Eine jüngere Schwester, rosig in grauer Tracht, kocht stumm, die Maische, glaube ich. Es rieselt und riecht, wenn man den Kopf in das geöffnete Türchen eines der zwei kupfergroßen Kessel stecken darf, wie Malzbonbon und Zuckerrübenschnitzel, die wir früher „rückgeliefert“ bekamen, lastwagenweise als Viehfutter, und auf denen ich unerlaubterweise kaute.

Immer hungrig auf was Süßes. Die Erinnerung berauscht mich schon: In der Gerstenmaische, die wir schnupfen, ist noch null Alkohol.

Schwester Carla, die deutsch-stämmige Braumeisterin, ist nicht zu sehen (Nie werde ich verraten, wo die kleinen Schwestern wirklich brauen - und wie sie heißen. Man muß das Schöne geheimhalten bis auf Düfte, die sich eh nicht halten lassen.).

Hier in Altneuburg wird ein Bier gebraut, das sechs Wochen lagern muß und dann am besten in sechs weiteren Wochen ausgetrunken wird.

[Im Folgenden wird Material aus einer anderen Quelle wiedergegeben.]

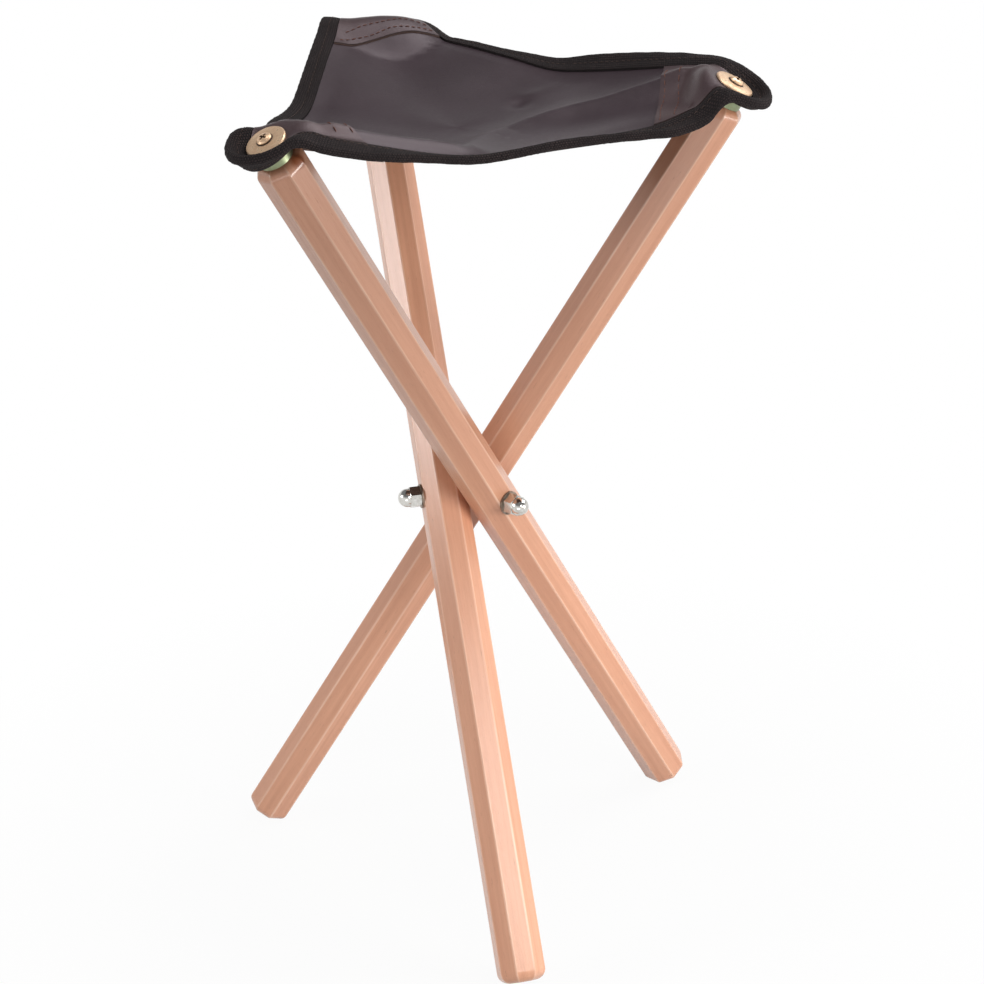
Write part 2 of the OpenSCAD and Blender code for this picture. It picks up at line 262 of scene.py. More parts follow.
def rounded_octagon(apothem, z):
    fillet = min(eased_edge, apothem * 0.5)
    points = []
    for corner in range(8):
        middle = math.radians(22.5 + 45 * corner)
        reach = (apothem - fillet) / math.cos(math.radians(22.5))
        for step in range(4):
            turn = middle + math.radians(-22.5 + 15 * step)
            points.append(
                (
                    reach * math.cos(middle) + fillet * math.cos(turn),
                    reach * math.sin(middle) + fillet * math.sin(turn),
                    z,
                )
            )
    return points


def octagonal_rod():
    steps = [math.radians(a) for a in range(0, 91, 10)]
    foot = [
        (leg_foot + end_round * (1 - math.cos(a)), end_round * (1 - math.sin(a)))
        for a in steps
    ]
    top = [
        (leg_top - end_round * (1 - math.cos(a)), end_round * (1 - math.sin(a)))
        for a in reversed(steps)
    ]
    straight = [(leg_foot + end_round, 0.0), (leg_top - end_round, 0.0)]
    shape = bmesh.new()
    rings = [
        [shape.verts.new(p) for p in rounded_octagon(leg_half - inset, z)]
        for z, inset in foot[:-1] + straight + top[1:]
    ]
    for low, high in zip(rings, rings[1:]):
        for n in range(len(low)):
            m = (n + 1) % len(low)
            shape.faces.new((low[n], low[m], high[m], high[n]))
    shape.faces.new(list(reversed(rings[0])))
    shape.faces.new(rings[-1])
    rod = bpy.data.meshes.new("leg_rod")
    shape.to_mesh(rod)
    shape.free()
    return rod


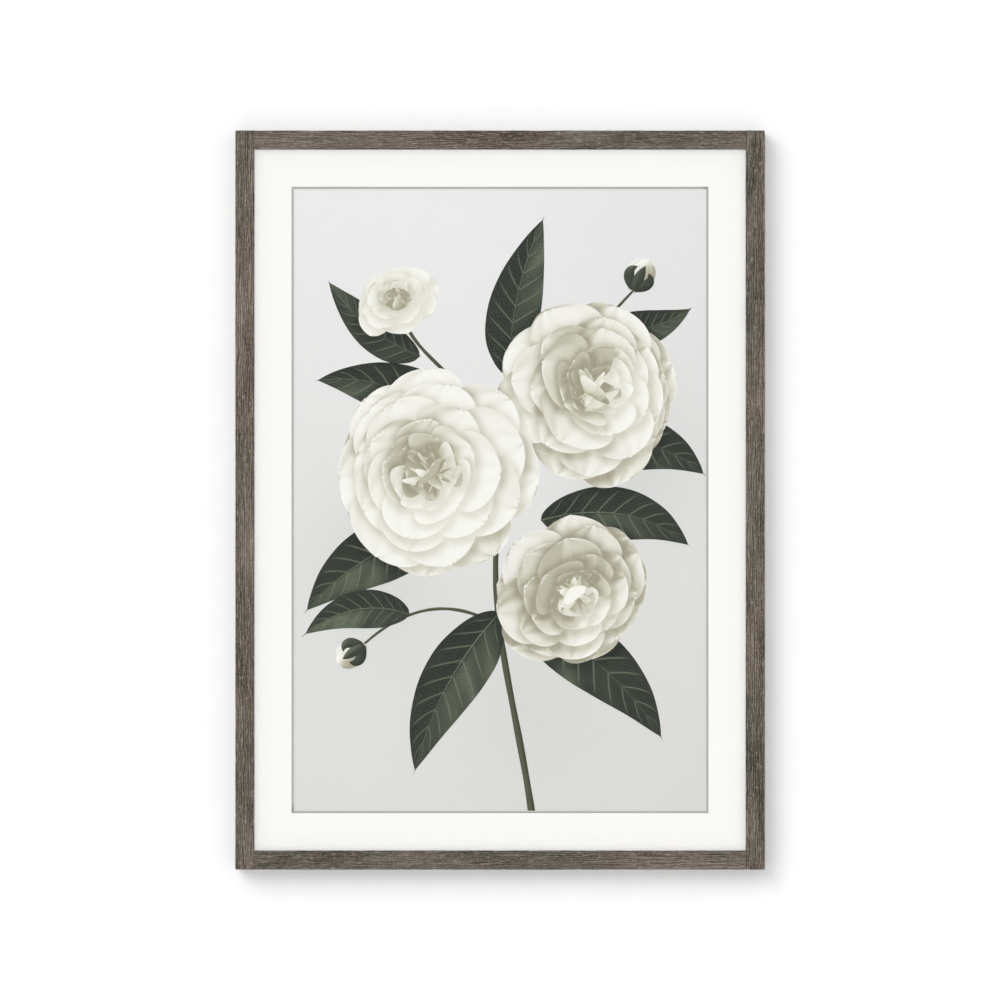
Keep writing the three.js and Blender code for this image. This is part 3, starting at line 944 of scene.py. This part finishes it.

Im Gärkeller riecht's - bei sieben Grad - auch ein bißchen nach Schweinestall, und grad wird mir klar, daß der Stallduft meiner Kindheit eben nicht nur Schweinegestank war, sondern verwoben mit den Düften des Fressens. Schweine kriegen die Treber, Reste vom Malz der Braugerste.

Glückliche Schweine der Nazizeit! Ihr bekamt auch Kartoffeln, die in einem drei Meter hohen Apparat mitten auf dem Hof, neben Landmaschinen gedämpft wurden und von denen ich ebenfalls heimlich (ih, das sind Schweinekartoffeln!) mir vorher eine wegnahm: Im Winter draußen ohne Salz noch Butter genossen, diese Erinnerung stürzt mir jetzt aus irgendwelchen Hirnzellen herunter, hier im Altneuburger Bierkeller; ach der leichte Geruch von Maschinenöl im Vorraum stimmt. (Denn so isses nicht, die wie Bäume in ihrer Tracht steckenden Nonnen sind gut technisiert.)

Am Schluß zeigt doch noch Schwester Carla ihr breites fränkisches Lächen (Ob sie mir noch Bier verkaufen wird, wenn sie dies gelesen hat?). Ihr Rinde ist Blaumann-blau, sie stemmt zwei Kästen zugleich auf den Wagen, und ich (Idiot) beneide sie um ihr Leben.

Als wir in Auerbachs Hof nebenan endlich das Klosterbier zischen lassen, bin ich auf dem Baum.

Ja, acht Jahre alt, sitze mit einer Schnappverschluß -Flasche in unserem Baumhaus, trinke das Malzbier einer Brauerei namens Jansen & Bächli, esse dazu von einer Rolle (zehn RPfg.) Himbeerdrops und schaue, ohne selbst gesehen zu werden, auf Gärten, Bäume, den Badesee, an dem es immer leicht nach Kacke roch, weil sich zwischen Himbeersträuchern in die Nesseln zu setzen so Spaß machte. Ganze Tage in den Bäumen.

Hier im Auerbachgarten verzehren wir nun zum Hellen auch ein Schnitzel. Und ich könnte schwören, das Schwein dazu ist mit Trebern gefüttert. Was ja naheläge. Und es gewittert, da gehen auch die Nasen auf. Der Wirt dementiert lachend oder versteht miß: Bierhefe? Nein, wir trinken alles selber!

Vielleicht gerät nur der Brauduft aus der Luft in das Fleisch? „Holy Beer“, nennt es mein Freund Morris.